Investigation and Analysis
The root cause of this sequence of outages was instability in the networking layer on our VMs hosted within Google’s Cloud Platform. This instability presented itself as a loss of network connectivity for short periods and was caused by an upgrade Google rolled out. The bug specifically affected only a subset of our nodes (the sessions cluster) due to the way this particular cluster heavily utilizes the network.
On top of the networking instability caused by Google’s rollout, Discord engineers identified multiple issues that contributed to or exacerbated the impact of the root cause, including:
- The specific network instability that was observed caused a component of the Erlang VM which handles internode communication (net_kernel) to become overloaded due to the way our clusters and nodes talk to each other. This overload would cause the Erlang distribution port to become “wedged”, leading to runaway memory growth of the process from message queueing.
- An internal component used for service discovery experienced degradation due to performance issues in the implementation. This degradation contributed to the issues observed during recovery.
- The HTTP library which Discord uses internally in our Erlang stack exhibited various levels of instability in these network conditions, which drastically slowed our recovery time and exacerbated other problems.
Action Items / Response
This outage was one of the longest and most severe in Discord’s history. As such our internal investigation and analysis has resulted in a multitude of items we are addressing in the coming weeks. The major components are:
- During a previous outage when we were forced to reboot Discord, we identified some issues with the way our Erlang clusters handle node failure.

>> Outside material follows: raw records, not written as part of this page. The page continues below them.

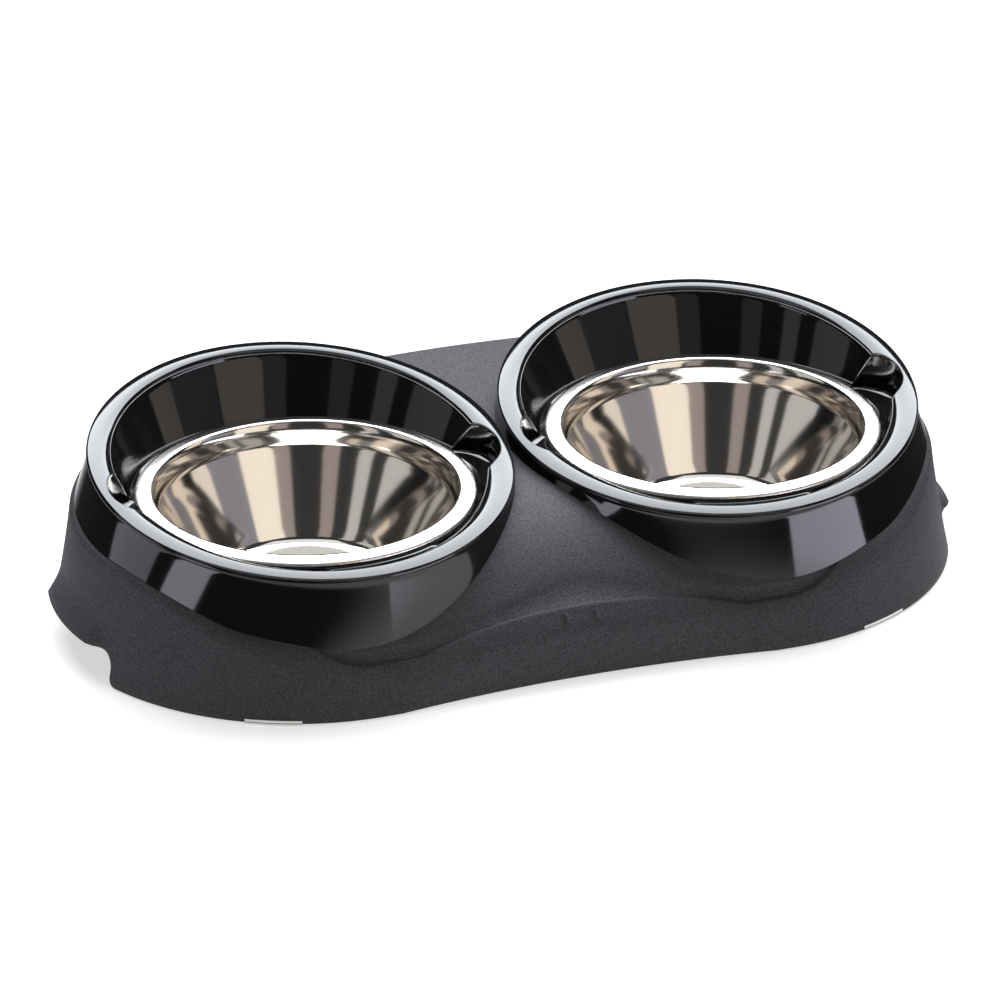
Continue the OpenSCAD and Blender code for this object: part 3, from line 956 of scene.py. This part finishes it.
def principled(name, colour, roughness=0.5, metallic=0.0):
    """A new material, with its tree and its shader."""
    material = bpy.data.materials.new(name)
    material.use_nodes = True
    shader = material.node_tree.nodes["Principled BSDF"]
    shader.inputs["Base Color"].default_value = (*colour, 1.0)
    shader.inputs["Roughness"].default_value = roughness
    shader.inputs["Metallic"].default_value = metallic
    return material, material.node_tree, shader


def maths(tree, operation, a, b=None, clamp=False):
    """A math node fed by sockets or numbers; returns its output."""
    node = tree.nodes.new("ShaderNodeMath")
    node.operation = operation
    node.use_clamp = clamp
    for socket, value in zip(node.inputs, (a, b)):
        if value is None:
            continue
        if isinstance(value, (int, float)):
            socket.default_value = value
        else:
            tree.links.new(value, socket)
    return node.outputs[0]


def place_of(tree):
    """Object coordinates."""
    return tree.nodes.new("ShaderNodeTexCoord").outputs["Object"]


def noise(tree, vector, scale, detail=2.0):
    """A noise texture's value."""
    node = tree.nodes.new("ShaderNodeTexNoise")
    node.inputs["Detail"].default_value = detail
    tree.links.new(vector, node.inputs["Vector"])
    if isinstance(scale, float):
        node.inputs["Scale"].default_value = scale
    else:
        tree.links.new(scale, node.inputs["Scale"])
    return node.outputs["Fac"]


def roughen(tree, shader, value, low, high):
    """Lets a value from 0 to 1 set the roughness between two limits."""
    ramp = tree.nodes.new("ShaderNodeMapRange")
    ramp.inputs["To Min"].default_value = low
    ramp.inputs["To Max"].default_value = high
    tree.links.new(value, ramp.inputs["Value"])
    tree.links.new(ramp.outputs["Result"], shader.inputs["Roughness"])


def emboss(tree, shader, height, strength, distance):
    """Lets a height shade the surface as relief."""
    bump = tree.nodes.new("ShaderNodeBump")
    bump.inputs["Strength"].default_value = strength
    bump.inputs["Distance"].default_value = distance
    tree.links.new(height, bump.inputs["Height"])
    tree.links.new(bump.outputs["Normal"], shader.inputs["Normal"])


def grain_group():
    """Spark-eroded mould texture: a height and a speckle from object coordinates."""
    tree, given, result = new_tree(
        "Shader",
        "Moulded grain",
        [("Float", "Scale", 2200.0), ("Float", "Contrast", 3.0)],
        [("Float", "Height"), ("Float", "Speckle")],
    )
    middle, coarse_share = 0.5, 0.8
    where = place_of(tree)
    fine = noise(tree, where, given.outputs["Scale"])
    coarse = maths(tree, "MULTIPLY", noise(tree, where, scale=1050.0), coarse_share)
    height = maths(tree, "ADD", fine, coarse)
    mean = maths(tree, "DIVIDE", height, 1.0 + coarse_share)
    both = maths(tree, "SUBTRACT", mean, middle)
    spread_out = maths(tree, "MULTIPLY", both, given.outputs["Contrast"])
    speckle = maths(tree, "ADD", spread_out, middle, clamp=True)
    tree.links.new(height, result.inputs["Height"])
    tree.links.new(speckle, result.inputs["Speckle"])
    return tree


def stand_material(s):
    """Charcoal moulded plastic with a fine matt grain."""
    material, tree, shader = principled("stand_plastic", s.colour)
    shader.inputs["Specular IOR Level"].default_value = 0.2
    group = tree.nodes.new("ShaderNodeGroup")
    group.node_tree = grain_group()
    speckle = group.outputs["Speckle"]
    roughen(tree, shader, speckle, low=0.68, high=0.5)
    tone = tree.nodes.new("ShaderNodeMix")
    tone.data_type = "RGBA"
    a, b, mixed = 6, 7, 2  # Places of the sockets A, B and Result of the colour kind
    for socket, share in ((a, 0.45), (b, 1.9)):
        tone.inputs[socket].default_value = (*[c * share for c in s.colour], 1.0)
    tree.links.new(speckle, tone.inputs["Factor"])
    tree.links.new(tone.outputs[mixed], shader.inputs["Base Color"])
    emboss(tree, shader, group.outputs["Height"], strength=0.6, distance=0.0002)
    return material


def holder_material(s):
    """High-gloss black plastic with the faintest waviness."""
    material, tree, shader = principled("holder_gloss", s.colour)
    where = place_of(tree)
    waves = noise(tree, where, scale=60.0, detail=1.0)
    emboss(tree, shader, waves, strength=0.02, distance=0.001)
    wear = noise(tree, where, scale=240.0, detail=3.0)
    roughen(tree, shader, wear, low=0.05, high=0.1)
    return material


def brushed_group():
    """Fine scratches that run outwards from an axis, strong on the flange and faint inside."""
    tree, given, result = new_tree(
        "Shader",
        "Brushed flange",
        [("Float", "Axis X", 0.0), ("Float", "Axis Y", 0.0), ("Float", "Inside", 0.072)],
        [("Float", "Height"), ("Float", "Roughness")],
    )
    round_scale, out_scale = 90.0, 60.0
    polish, brushing, scratching = 0.06, 0.1, 0.08
    parts = tree.nodes.new("ShaderNodeSeparateXYZ")
    tree.links.new(place_of(tree), parts.inputs["Vector"])
    x = maths(tree, "SUBTRACT", parts.outputs["X"], given.outputs["Axis X"])
    y = maths(tree, "SUBTRACT", parts.outputs["Y"], given.outputs["Axis Y"])
    turn = maths(tree, "ARCTAN2", y, x)
    squares = [maths(tree, "MULTIPLY", value, value) for value in (x, y)]
    r = maths(tree, "SQRT", maths(tree, "ADD", *squares))
    join = tree.nodes.new("ShaderNodeCombineXYZ")
    tree.links.new(maths(tree, "MULTIPLY", turn, round_scale), join.inputs["X"])
    tree.links.new(maths(tree, "MULTIPLY", r, out_scale), join.inputs["Y"])
    lines = noise(tree, join.outputs["Vector"], scale=3.0, detail=4.0)
    flat = maths(tree, "GREATER_THAN", r, given.outputs["Inside"])
    tree.links.new(maths(tree, "MULTIPLY", lines, flat), result.inputs["Height"])
    brushed = maths(tree, "MULTIPLY", flat, brushing)
    scratched = maths(tree, "MULTIPLY", lines, scratching)
    rough = maths(tree, "ADD", maths(tree, "ADD", brushed, scratched), polish)
    tree.links.new(rough, result.inputs["Roughness"])
    return tree


def steel_material(s, name, x):
    """Polished stainless steel with a brushed flange."""
    material, tree, shader = principled(name + "_steel", s.colour, metallic=1.0)
    group = tree.nodes.new("ShaderNodeGroup")
    group.node_tree = bpy.data.node_groups.get("Brushed flange") or brushed_group()
    group.inputs["Axis X"].default_value = x
    group.inputs["Axis Y"].default_value = s.axis_y
    group.inputs["Inside"].default_value = s.flange_in
    tree.links.new(group.outputs["Roughness"], shader.inputs["Roughness"])
    emboss(tree, shader, group.outputs["Height"], strength=1.0, distance=0.00016)
    return material


def rubber_material():
    """Pale matt rubber."""
    material, tree, shader = principled("foot_rubber", (0.85, 0.84, 0.8), roughness=0.7)
    grain = noise(tree, place_of(tree), scale=1500.0)
    emboss(tree, shader, grain, strength=0.2, distance=0.0002)
    return material


def floor_material(s):
    """The pale floor. Gloss sees it only close by, because a studio's table ends there."""
    material, tree, shader = principled("floor_white", (s.floor,) * 3, roughness=0.9)
    shader.inputs["Specular IOR Level"].default_value = 0.2
    reach = tree.nodes.new("ShaderNodeVectorMath")
    reach.operation = "LENGTH"
    tree.links.new(place_of(tree), reach.inputs[0])
    fade = tree.nodes.new("ShaderNodeMapRange")
    fade.interpolation_type = "SMOOTHSTEP"
    fade.inputs["From Min"].default_value = 0.2
    fade.inputs["From Max"].default_value = 0.35
    tree.links.new(reach.outputs["Value"], fade.inputs["Value"])
    gloss = tree.nodes.new("ShaderNodeLightPath").outputs["Is Glossy Ray"]
    hidden = maths(tree, "MULTIPLY", gloss, fade.outputs["Result"])
    tree.links.new(maths(tree, "SUBTRACT", 1.0, hidden), shader.inputs["Alpha"])
    shader.inputs["Emission Color"].default_value = (1.0, 1.0, 1.0, 1.0)
    shader.inputs["Emission Strength"].default_value = s.glow
    return material


def zinc_material():
    """Zinc-plated steel."""
    material, tree, shader = principled("screw_zinc", (0.55, 0.56, 0.58), metallic=1.0)
    roughen(tree, shader, noise(tree, place_of(tree), scale=700.0), low=0.22, high=0.4)
    return material


# Studio


def direction(azimuth, elevation):
    """From the part towards a place round it. Azimuth 0 is straight in front, along -Y."""
    flat = math.cos(elevation)
    return Vector((math.sin(azimuth) * flat, -math.cos(azimuth) * flat, math.sin(elevation)))


def softbox(name, azimuth, elevation, distance, size, radiance, tint):
    """A rectangular softbox that faces the part. Its radiance is that of the lit face."""
    light = bpy.data.lights.new(name, "AREA")
    light.shape = "RECTANGLE"
    light.size, light.size_y = size
    light.energy = radiance * math.pi * size[0] * size[1]
    light.color = tint
    lamp = bpy.data.objects.new(name, light)
    away = direction(math.radians(azimuth), math.radians(elevation))
    lamp.location = away * distance
    lamp.rotation_euler = away.to_track_quat("Z", "Y").to_euler()
    lamp.visible_camera = False
    bpy.context.scene.collection.objects.link(lamp)
    return lamp


FAR = 50.0
FLOOR_HALF = 6.0
KEY_ELEVATION = 56.5
KEY_DISTANCE = 1.6
KEY_SIZE = (2.1, 1.25)
STRIP_DISTANCE = 1.7
COOL, PLAIN, WARM, ROSE, LILAC = (
    (0.92, 0.96, 1.0),
    (1.0, 0.99, 0.97),
    (1.0, 0.9, 0.78),
    (1.0, 0.84, 0.8),
    (0.88, 0.86, 1.0),
)
# Window-like strips round the part: azimuth and elevation in degrees, width and height in
# metres, share of the side strength, tint.
STRIPS = {
    "front_right_window": (19.0, 27.0, (0.78, 1.1), 1.0, WARM),
    "front_right_veil": (49.0, 27.0, (0.8, 0.8), 0.25, LILAC),
    "right_window": (72.0, 27.0, (0.5, 1.1), 0.8, WARM),
    "front_veil": (-3.0, 27.0, (0.34, 1.0), 0.3, ROSE),
    "front_left_veil": (-43.0, 27.0, (0.34, 1.0), 0.3, ROSE),
    "left_window": (-70.0, 27.0, (0.3, 1.1), 0.5, PLAIN),
    "left_veil": (-101.0, 27.0, (0.8, 1.1), 0.5, PLAIN),
    "low_right": (43.0, -7.0, (1.1, 0.9), 4.8, LILAC),
    "low_left": (-71.0, -7.0, (0.55, 0.9), 3.6, LILAC),
    "low_left_end": (-104.0, -7.0, (0.9, 0.9), 1.6, LILAC),
    "back_right_veil": (118.0, 5.0, (1.0, 0.7), 0.8, LILAC),
    "ceiling": (-20.0, 84.0, (1.6, 1.1), 0.9, COOL),
}


class PETBOWL_OT_studio(bpy.types.Operator):
    """Sets the floor, the lights and the camera"""

    bl_idname = "pet_bowl.studio"
    bl_label = "Studio"

    def execute(self, context):
        s = settings("studio")
        scene = context.scene
        camera = bpy.data.cameras.new("camera")
        camera.sensor_width = 36.0
        camera.lens = s.lens
        camera.clip_end = FAR
        eye = bpy.data.objects.new("camera", camera)
        away = direction(s.azimuth, s.elevation)
        eye.location = Vector(s.aim) + away * s.distance
        eye.rotation_euler = away.to_track_quat("Z", "Y").to_euler()
        scene.collection.objects.link(eye)
        scene.camera = eye
        scene.view_settings.view_transform = "Standard"

        ends = (-FLOOR_HALF, FLOOR_HALF)
        rows = [[(x, y, 0.0) for y in ends] for x in ends]
        floor = sheet_mesh("floor", rows, closed=False)
        paint(floor, floor_material(s))

        back = 180.0 + math.degrees(s.azimuth)
        softbox("back_softbox", back, KEY_ELEVATION, KEY_DISTANCE, KEY_SIZE, s.key, COOL)
        for name, (azimuth, elevation, size, share, tint) in STRIPS.items():
            softbox(name, azimuth, elevation, STRIP_DISTANCE, size, s.side * share, tint)

        world = bpy.data.worlds.new("surround")
        world.use_nodes = True
        sky = world.node_tree.nodes["Background"]
        sky.inputs["Color"].default_value = (1.0, 1.0, 1.0, 1.0)
        sky.inputs["Strength"].default_value = s.sky
        scene.world = world
        return {"FINISHED"}


class PETBOWL_PT_panel(bpy.types.Panel):
    """Lists the settings and the steps"""

    bl_idname = "PETBOWL_PT_panel"
    bl_label = "Pet bowl"
    bl_space_type = "VIEW_3D"
    bl_region_type = "UI"
    bl_category = "Pet bowl"

    def draw(self, context):
        for key, group in GROUPS.items():
            box = self.layout.box()
            box.label(text=key.capitalize())
            for name in group.__annotations__:
                box.prop(settings(key), name)
        for operator in OPERATORS:
            self.layout.operator(operator.bl_idname)


OPERATORS = (
    PETBOWL_OT_stand,
    PETBOWL_OT_underside,
    PETBOWL_OT_holders,
    PETBOWL_OT_bowls,
    PETBOWL_OT_small,
    PETBOWL_OT_studio,
)
CLASSES = (*GROUPS.values(), *OPERATORS, PETBOWL_PT_panel)


def register():
    """Adds the classes and the scene's settings."""
    for cls in CLASSES:
        bpy.utils.register_class(cls)
    for key, group in GROUPS.items():
        setattr(bpy.types.Scene, "pet_bowl_" + key, bpy.props.PointerProperty(type=group))


def unregister():
    """Takes the settings and classes away."""
    for key in GROUPS:
        delattr(bpy.types.Scene, "pet_bowl_" + key)
    for cls in reversed(CLASSES):
        bpy.utils.unregister_class(cls)


def main():
    """Builds everything: the stand, its underside, the holders, the bowls, the feet and screws, and
    the studio.
    """
    register()
    bpy.ops.pet_bowl.stand()
    bpy.ops.pet_bowl.underside()
    bpy.ops.pet_bowl.holders()
    bpy.ops.pet_bowl.bowls()
    bpy.ops.pet_bowl.small()
    bpy.ops.pet_bowl.studio()


if __name__ == "__main__":
    main()
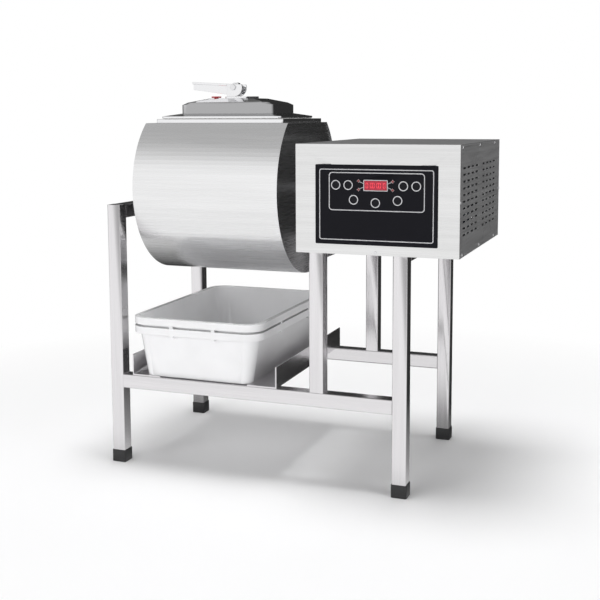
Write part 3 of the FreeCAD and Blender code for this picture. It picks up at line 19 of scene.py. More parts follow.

We began a project to improve this and we are continuing work on that project. To ensure we can complete the roll out of this upgrade safely, we are working on expanding the way we load test upgrades to these services.
- We are working on replacing the HTTP library Discord uses for its Elixir/Erlang services. The current library has caused numerous issues over time and we have lost confidence in the stability of it.
- We have reproduced and implemented a fix for the instability we saw with the net_kernel component of Erlang.
- We are working to replace pieces of the service discovery component which degraded during the outage with more performant implementations.
- We are actively working with Google to improve on the issues we observed when working with them on this issue. Additionally, we’ve expanded our internal procedure for communicating with Google to ensure we properly track the progress on P1 issues.
We believe the steps outlined above will resolve the majority of problems which escalated these issues from causing isolated issues for subsets of our user bases to two full system outages. We’ve placed all of the items above at the top of our priorities and will be working to complete them in the coming weeks.
Finally, we’d like to apologize for any instability or interruption you experienced due to this incident. Outages like this which span multiple days and cause noticeable issues for a large number of users are particularly painful for us. Everyone at Discord cares greatly about the uptime and reliability of our service, and we hope to demonstrate this over the coming weeks.